Information shown:
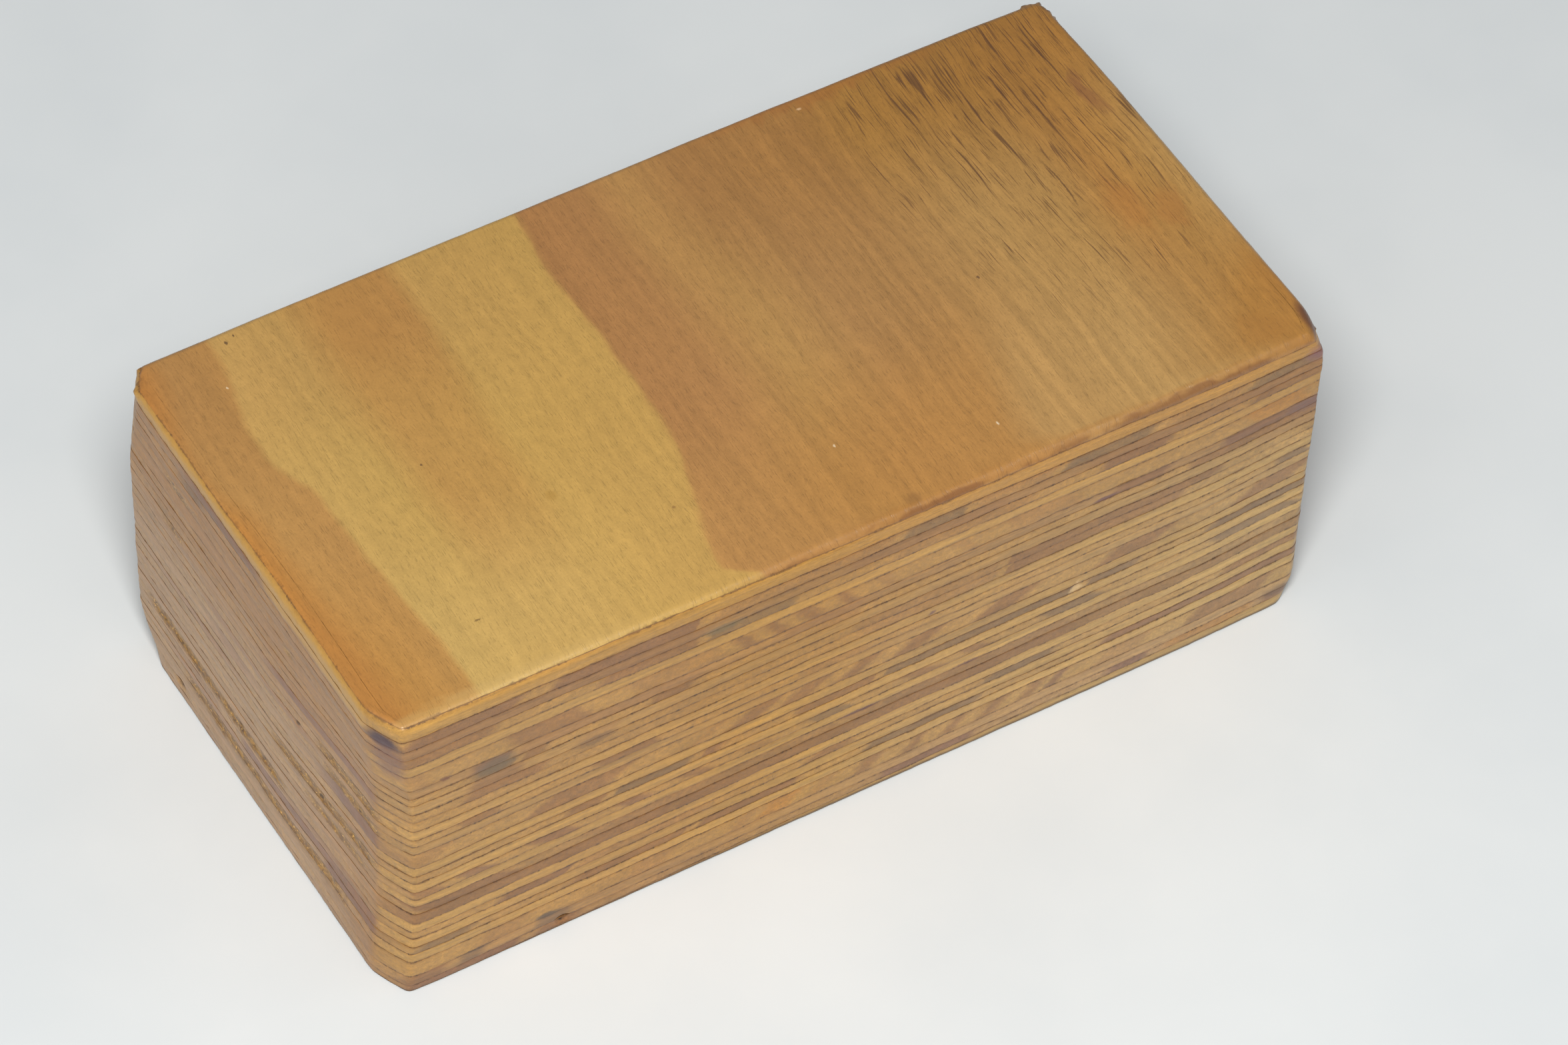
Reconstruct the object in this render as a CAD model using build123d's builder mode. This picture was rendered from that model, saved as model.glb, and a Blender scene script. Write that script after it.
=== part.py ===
from build123d import *
import os

# A solid rectangular block of cross-banded plywood. Three panels lie one on another. Each
# panel is a stack of thin wood veneers with a resin film between every two of them, and the
# lowest panel has been planed thinner. Millimetres, +X along the length, +Z up, and the
# origin in the middle of the face that the block rests on.

# ---- driving dimensions ----
length = 200.0
width = 102.0
glue = 0.1  # thickness of every resin film

# Veneer thicknesses, from the top of each panel down. The grain turns a quarter turn from
# each veneer to the next, and a panel starts and ends with its grain across the block.
upper_panel = [1.2, 3.1, 2.5, 2.2, 2.2, 2.4, 4.0, 2.3, 1.9, 2.5, 2.1]
middle_panel = [2.3, 2.3, 1.8, 2.1, 3.6, 2.3, 1.8, 2.3, 2.0, 2.1, 2.1]
lower_panel = [2.4, 2.3, 1.8, 2.3, 1.7, 2.1, 3.6, 2.5, 1.8, 1.3]  # planed at the bottom
panels = {"upper_panel": upper_panel, "middle_panel": middle_panel, "lower_panel": lower_panel}

# Worn upright corners, seen from above
front_left_facet_along = 3.7  # taken off the front face
front_left_facet_across = 8.2  # taken off the left end
front_right_bevel = 3.0
back_left_radius = 7.0
back_right_radius = 5.0
top_edge_radius = 2.0  # sanded through the face veneer into the one below

# ---- height ----
veneers = upper_panel + middle_panel + lower_panel
height = sum(veneers) + glue * (len(veneers) - 1)


def corner(sketch, side_x, side_y):
    """The plan's vertex furthest to the side_x (-1 left, 1 right) and side_y (-1 front, 1 back)."""
    reach = Vector(side_x * length / 2, side_y * width / 2)
    return sketch.vertices().sort_by(lambda vertex: (Vector(*vertex) - reach).length)[0]


# ---- the whole block, which the pieces are cut from ----
with BuildSketch() as plan:
    Rectangle(length, width)
    left_end = plan.edges().sort_by(Axis.X)[0]
    chamfer(
        corner(plan, -1, -1),
        length=front_left_facet_across,
        length2=front_left_facet_along,
        reference=left_end,
    )
    chamfer(corner(plan, 1, -1), length=front_right_bevel)
    fillet(corner(plan, -1, 1), radius=back_left_radius)
    fillet(corner(plan, 1, 1), radius=back_right_radius)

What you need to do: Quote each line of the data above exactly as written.

Problem solution:
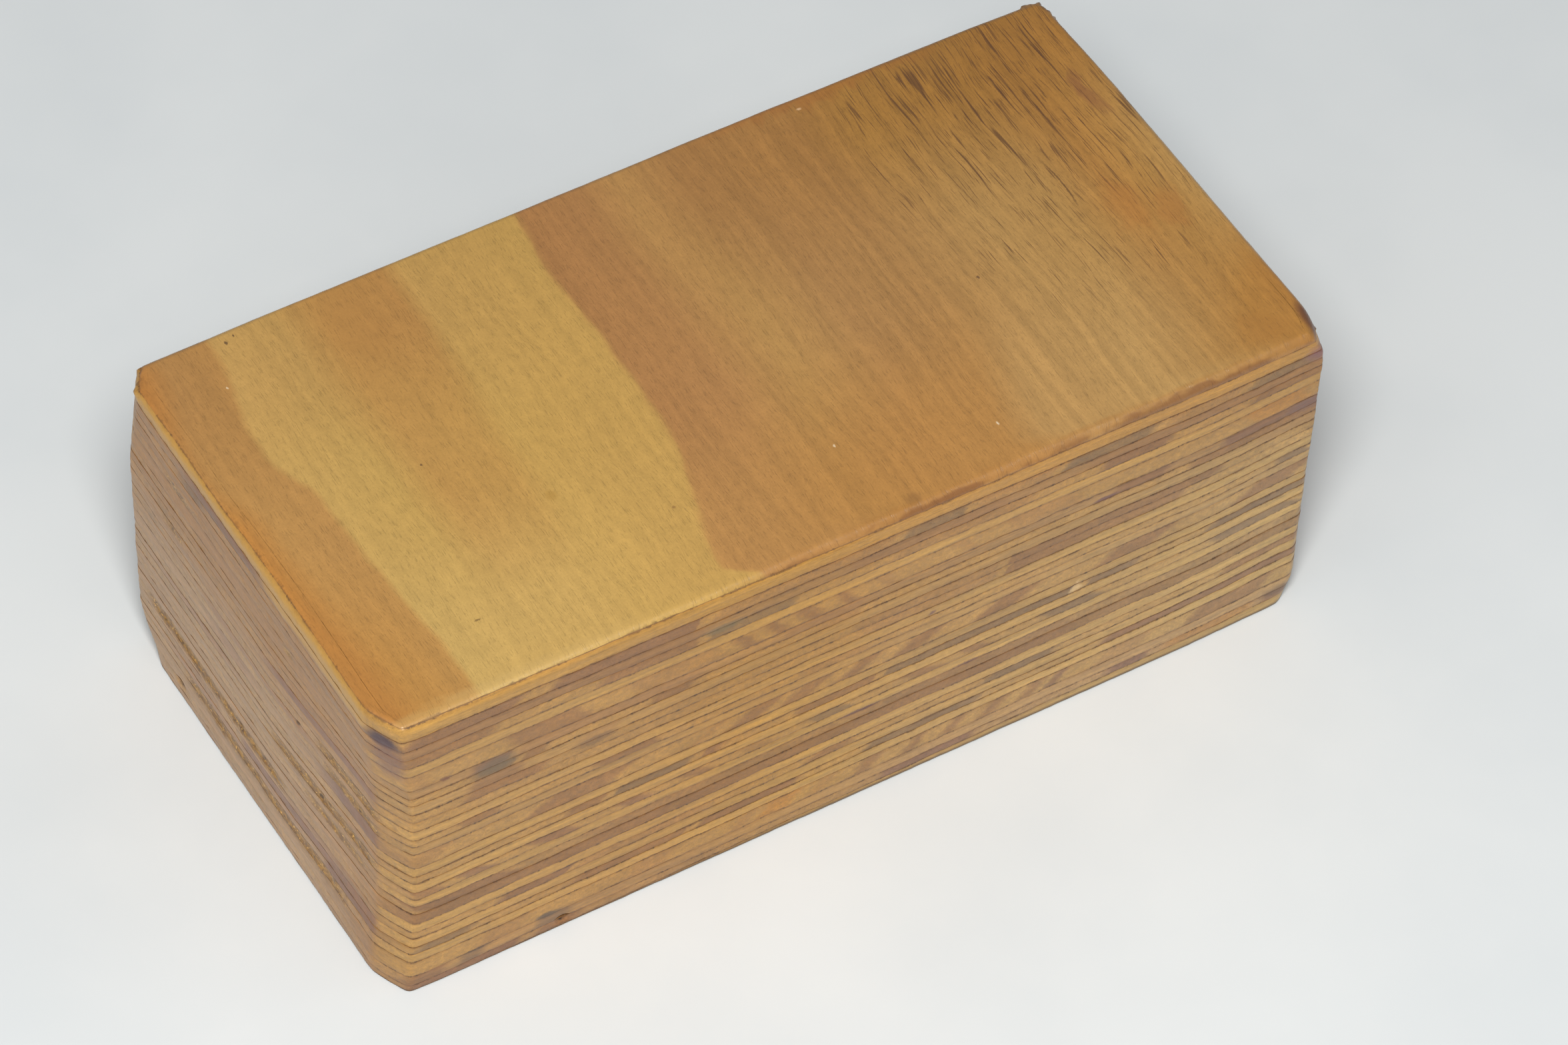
Reconstruct the object in this render as a CAD model using build123d's builder mode. This picture was rendered from that model, saved as model.glb, and a Blender scene script. Write that script after it.
=== part.py ===
from build123d import *
import os

# A solid rectangular block of cross-banded plywood. Three panels lie one on another. Each
# panel is a stack of thin wood veneers with a resin film between every two of them, and the
# lowest panel has been planed thinner. Millimetres, +X along the length, +Z up, and the
# origin in the middle of the face that the block rests on.

# ---- driving dimensions ----
length = 200.0
width = 102.0
glue = 0.1  # thickness of every resin film

# Veneer thicknesses, from the top of each panel down. The grain turns a quarter turn from
# each veneer to the next, and a panel starts and ends with its grain across the block.
upper_panel = [1.2, 3.1, 2.5, 2.2, 2.2, 2.4, 4.0, 2.3, 1.9, 2.5, 2.1]
middle_panel = [2.3, 2.3, 1.8, 2.1, 3.6, 2.3, 1.8, 2.3, 2.0, 2.1, 2.1]
lower_panel = [2.4, 2.3, 1.8, 2.3, 1.7, 2.1, 3.6, 2.5, 1.8, 1.3]  # planed at the bottom
panels = {"upper_panel": upper_panel, "middle_panel": middle_panel, "lower_panel": lower_panel}

# Worn upright corners, seen from above
front_left_facet_along = 3.7  # taken off the front face
front_left_facet_across = 8.2  # taken off the left end
front_right_bevel = 3.0
back_left_radius = 7.0
back_right_radius = 5.0
top_edge_radius = 2.0  # sanded through the face veneer into the one below

# ---- height ----
veneers = upper_panel + middle_panel + lower_panel
height = sum(veneers) + glue * (len(veneers) - 1)


def corner(sketch, side_x, side_y):
    """The plan's vertex furthest to the side_x (-1 left, 1 right) and side_y (-1 front, 1 back)."""
    reach = Vector(side_x * length / 2, side_y * width / 2)
    return sketch.vertices().sort_by(lambda vertex: (Vector(*vertex) - reach).length)[0]


# ---- the whole block, which the pieces are cut from ----
with BuildSketch() as plan:
    Rectangle(length, width)
    left_end = plan.edges().sort_by(Axis.X)[0]
    chamfer(
        corner(plan, -1, -1),
        length=front_left_facet_across,
        length2=front_left_facet_along,
        reference=left_end,
    )
    chamfer(corner(plan, 1, -1), length=front_right_bevel)
    fillet(corner(plan, -1, 1), radius=back_left_radius)
    fillet(corner(plan, 1, 1), radius=back_right_radius)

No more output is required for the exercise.